• **GOAL**:
Repeat everything in the material exactly.

• **DATA BLOCK**:

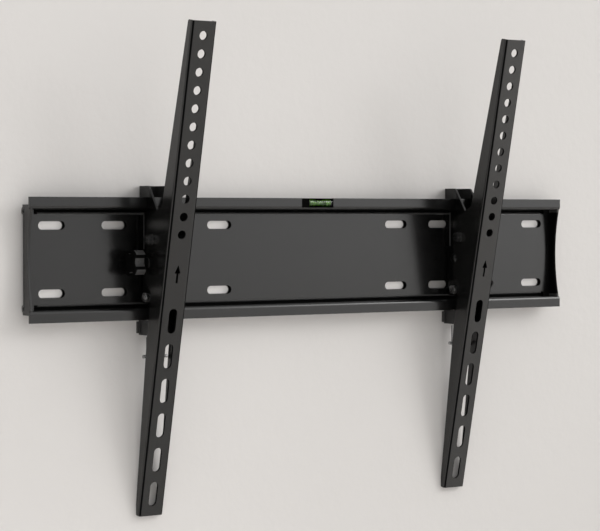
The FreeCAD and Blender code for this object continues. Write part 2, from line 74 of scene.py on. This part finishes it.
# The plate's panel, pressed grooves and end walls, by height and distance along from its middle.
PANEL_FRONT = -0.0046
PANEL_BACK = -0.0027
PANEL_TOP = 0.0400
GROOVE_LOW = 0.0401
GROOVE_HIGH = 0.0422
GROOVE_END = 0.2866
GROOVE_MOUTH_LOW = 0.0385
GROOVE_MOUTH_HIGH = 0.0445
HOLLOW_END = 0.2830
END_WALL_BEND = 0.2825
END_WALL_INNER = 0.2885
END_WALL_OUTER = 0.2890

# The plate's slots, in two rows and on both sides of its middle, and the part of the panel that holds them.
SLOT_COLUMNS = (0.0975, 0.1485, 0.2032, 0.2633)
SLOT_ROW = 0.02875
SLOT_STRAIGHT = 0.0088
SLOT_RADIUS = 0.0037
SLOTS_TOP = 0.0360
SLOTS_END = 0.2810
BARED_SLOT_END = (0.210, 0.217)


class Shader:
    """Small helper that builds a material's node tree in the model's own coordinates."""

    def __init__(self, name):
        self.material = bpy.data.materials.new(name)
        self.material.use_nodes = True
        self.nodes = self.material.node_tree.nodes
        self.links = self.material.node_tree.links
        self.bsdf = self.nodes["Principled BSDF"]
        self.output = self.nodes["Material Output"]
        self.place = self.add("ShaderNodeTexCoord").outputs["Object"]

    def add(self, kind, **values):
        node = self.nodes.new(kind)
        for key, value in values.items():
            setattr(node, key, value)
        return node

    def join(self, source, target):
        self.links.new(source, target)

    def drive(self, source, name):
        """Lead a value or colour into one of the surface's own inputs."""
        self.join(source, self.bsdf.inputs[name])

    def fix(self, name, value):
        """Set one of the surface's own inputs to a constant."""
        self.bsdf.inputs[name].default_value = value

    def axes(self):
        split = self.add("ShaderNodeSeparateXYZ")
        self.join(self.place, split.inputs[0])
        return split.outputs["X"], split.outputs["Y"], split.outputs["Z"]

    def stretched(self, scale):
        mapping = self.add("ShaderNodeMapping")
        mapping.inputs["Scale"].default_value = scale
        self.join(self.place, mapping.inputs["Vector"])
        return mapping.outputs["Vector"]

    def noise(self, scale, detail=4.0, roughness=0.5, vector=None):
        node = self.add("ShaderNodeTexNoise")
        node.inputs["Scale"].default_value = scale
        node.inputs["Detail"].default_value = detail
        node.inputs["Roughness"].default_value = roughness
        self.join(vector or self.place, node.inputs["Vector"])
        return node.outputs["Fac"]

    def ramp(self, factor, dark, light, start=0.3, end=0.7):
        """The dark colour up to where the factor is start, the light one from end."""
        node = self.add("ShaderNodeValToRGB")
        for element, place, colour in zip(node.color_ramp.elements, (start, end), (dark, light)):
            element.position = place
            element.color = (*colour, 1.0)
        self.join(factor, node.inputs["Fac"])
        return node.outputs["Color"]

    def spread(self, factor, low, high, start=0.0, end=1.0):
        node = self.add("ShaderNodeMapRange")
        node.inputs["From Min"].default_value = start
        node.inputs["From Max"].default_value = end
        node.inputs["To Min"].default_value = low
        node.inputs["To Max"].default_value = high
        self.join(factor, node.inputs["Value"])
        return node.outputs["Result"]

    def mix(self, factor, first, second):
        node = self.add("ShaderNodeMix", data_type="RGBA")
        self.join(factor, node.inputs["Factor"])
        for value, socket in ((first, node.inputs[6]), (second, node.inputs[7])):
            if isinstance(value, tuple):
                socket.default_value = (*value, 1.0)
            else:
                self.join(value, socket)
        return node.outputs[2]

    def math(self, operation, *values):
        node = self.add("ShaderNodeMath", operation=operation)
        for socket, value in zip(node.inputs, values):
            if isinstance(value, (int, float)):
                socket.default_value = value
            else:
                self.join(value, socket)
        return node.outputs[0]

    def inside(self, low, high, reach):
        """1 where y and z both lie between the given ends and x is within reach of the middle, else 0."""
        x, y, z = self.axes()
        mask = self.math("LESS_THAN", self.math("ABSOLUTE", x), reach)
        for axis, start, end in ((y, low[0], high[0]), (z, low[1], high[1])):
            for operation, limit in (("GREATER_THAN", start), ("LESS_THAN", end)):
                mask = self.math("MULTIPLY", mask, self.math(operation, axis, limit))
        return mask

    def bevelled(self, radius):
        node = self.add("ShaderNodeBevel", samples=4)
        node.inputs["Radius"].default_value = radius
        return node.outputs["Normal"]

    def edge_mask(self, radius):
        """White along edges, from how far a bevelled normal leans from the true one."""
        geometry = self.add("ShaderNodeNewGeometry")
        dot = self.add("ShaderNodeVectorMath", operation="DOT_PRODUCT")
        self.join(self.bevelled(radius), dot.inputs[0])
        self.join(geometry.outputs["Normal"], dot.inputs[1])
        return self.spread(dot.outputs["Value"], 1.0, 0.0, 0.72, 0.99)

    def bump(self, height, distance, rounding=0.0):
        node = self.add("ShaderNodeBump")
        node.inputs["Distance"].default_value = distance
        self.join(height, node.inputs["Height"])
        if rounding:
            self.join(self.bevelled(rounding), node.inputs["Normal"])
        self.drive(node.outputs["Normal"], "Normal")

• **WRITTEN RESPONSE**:
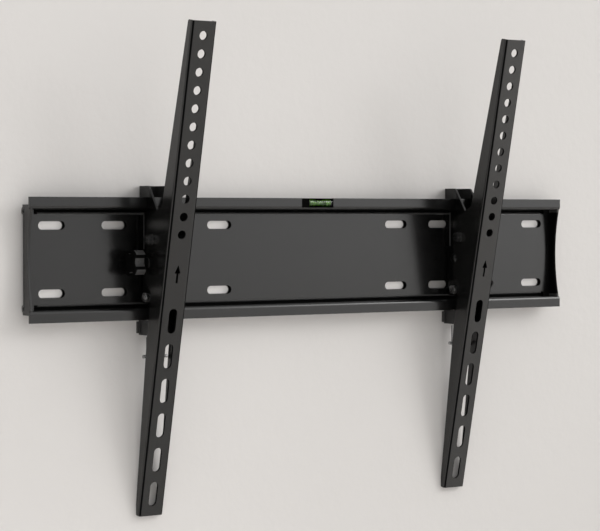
The FreeCAD and Blender code for this object continues. Write part 2, from line 74 of scene.py on. This part finishes it.
# The plate's panel, pressed grooves and end walls, by height and distance along from its middle.
PANEL_FRONT = -0.0046
PANEL_BACK = -0.0027
PANEL_TOP = 0.0400
GROOVE_LOW = 0.0401
GROOVE_HIGH = 0.0422
GROOVE_END = 0.2866
GROOVE_MOUTH_LOW = 0.0385
GROOVE_MOUTH_HIGH = 0.0445
HOLLOW_END = 0.2830
END_WALL_BEND = 0.2825
END_WALL_INNER = 0.2885
END_WALL_OUTER = 0.2890

# The plate's slots, in two rows and on both sides of its middle, and the part of the panel that holds them.
SLOT_COLUMNS = (0.0975, 0.1485, 0.2032, 0.2633)
SLOT_ROW = 0.02875
SLOT_STRAIGHT = 0.0088
SLOT_RADIUS = 0.0037
SLOTS_TOP = 0.0360
SLOTS_END = 0.2810
BARED_SLOT_END = (0.210, 0.217)


class Shader:
    """Small helper that builds a material's node tree in the model's own coordinates."""

    def __init__(self, name):
        self.material = bpy.data.materials.new(name)
        self.material.use_nodes = True
        self.nodes = self.material.node_tree.nodes
        self.links = self.material.node_tree.links
        self.bsdf = self.nodes["Principled BSDF"]
        self.output = self.nodes["Material Output"]
        self.place = self.add("ShaderNodeTexCoord").outputs["Object"]

    def add(self, kind, **values):
        node = self.nodes.new(kind)
        for key, value in values.items():
            setattr(node, key, value)
        return node

    def join(self, source, target):
        self.links.new(source, target)

    def drive(self, source, name):
        """Lead a value or colour into one of the surface's own inputs."""
        self.join(source, self.bsdf.inputs[name])

    def fix(self, name, value):
        """Set one of the surface's own inputs to a constant."""
        self.bsdf.inputs[name].default_value = value

    def axes(self):
        split = self.add("ShaderNodeSeparateXYZ")
        self.join(self.place, split.inputs[0])
        return split.outputs["X"], split.outputs["Y"], split.outputs["Z"]

    def stretched(self, scale):
        mapping = self.add("ShaderNodeMapping")
        mapping.inputs["Scale"].default_value = scale
        self.join(self.place, mapping.inputs["Vector"])
        return mapping.outputs["Vector"]

    def noise(self, scale, detail=4.0, roughness=0.5, vector=None):
        node = self.add("ShaderNodeTexNoise")
        node.inputs["Scale"].default_value = scale
        node.inputs["Detail"].default_value = detail
        node.inputs["Roughness"].default_value = roughness
        self.join(vector or self.place, node.inputs["Vector"])
        return node.outputs["Fac"]

    def ramp(self, factor, dark, light, start=0.3, end=0.7):
        """The dark colour up to where the factor is start, the light one from end."""
        node = self.add("ShaderNodeValToRGB")
        for element, place, colour in zip(node.color_ramp.elements, (start, end), (dark, light)):
            element.position = place
            element.color = (*colour, 1.0)
        self.join(factor, node.inputs["Fac"])
        return node.outputs["Color"]

    def spread(self, factor, low, high, start=0.0, end=1.0):
        node = self.add("ShaderNodeMapRange")
        node.inputs["From Min"].default_value = start
        node.inputs["From Max"].default_value = end
        node.inputs["To Min"].default_value = low
        node.inputs["To Max"].default_value = high
        self.join(factor, node.inputs["Value"])
        return node.outputs["Result"]

    def mix(self, factor, first, second):
        node = self.add("ShaderNodeMix", data_type="RGBA")
        self.join(factor, node.inputs["Factor"])
        for value, socket in ((first, node.inputs[6]), (second, node.inputs[7])):
            if isinstance(value, tuple):
                socket.default_value = (*value, 1.0)
            else:
                self.join(value, socket)
        return node.outputs[2]

    def math(self, operation, *values):
        node = self.add("ShaderNodeMath", operation=operation)
        for socket, value in zip(node.inputs, values):
            if isinstance(value, (int, float)):
                socket.default_value = value
            else:
                self.join(value, socket)
        return node.outputs[0]

    def inside(self, low, high, reach):
        """1 where y and z both lie between the given ends and x is within reach of the middle, else 0."""
        x, y, z = self.axes()
        mask = self.math("LESS_THAN", self.math("ABSOLUTE", x), reach)
        for axis, start, end in ((y, low[0], high[0]), (z, low[1], high[1])):
            for operation, limit in (("GREATER_THAN", start), ("LESS_THAN", end)):
                mask = self.math("MULTIPLY", mask, self.math(operation, axis, limit))
        return mask

    def bevelled(self, radius):
        node = self.add("ShaderNodeBevel", samples=4)
        node.inputs["Radius"].default_value = radius
        return node.outputs["Normal"]

    def edge_mask(self, radius):
        """White along edges, from how far a bevelled normal leans from the true one."""
        geometry = self.add("ShaderNodeNewGeometry")
        dot = self.add("ShaderNodeVectorMath", operation="DOT_PRODUCT")
        self.join(self.bevelled(radius), dot.inputs[0])
        self.join(geometry.outputs["Normal"], dot.inputs[1])
        return self.spread(dot.outputs["Value"], 1.0, 0.0, 0.72, 0.99)

    def bump(self, height, distance, rounding=0.0):
        node = self.add("ShaderNodeBump")
        node.inputs["Distance"].default_value = distance
        self.join(height, node.inputs["Height"])
        if rounding:
            self.join(self.bevelled(rounding), node.inputs["Normal"])
        self.drive(node.outputs["Normal"], "Normal")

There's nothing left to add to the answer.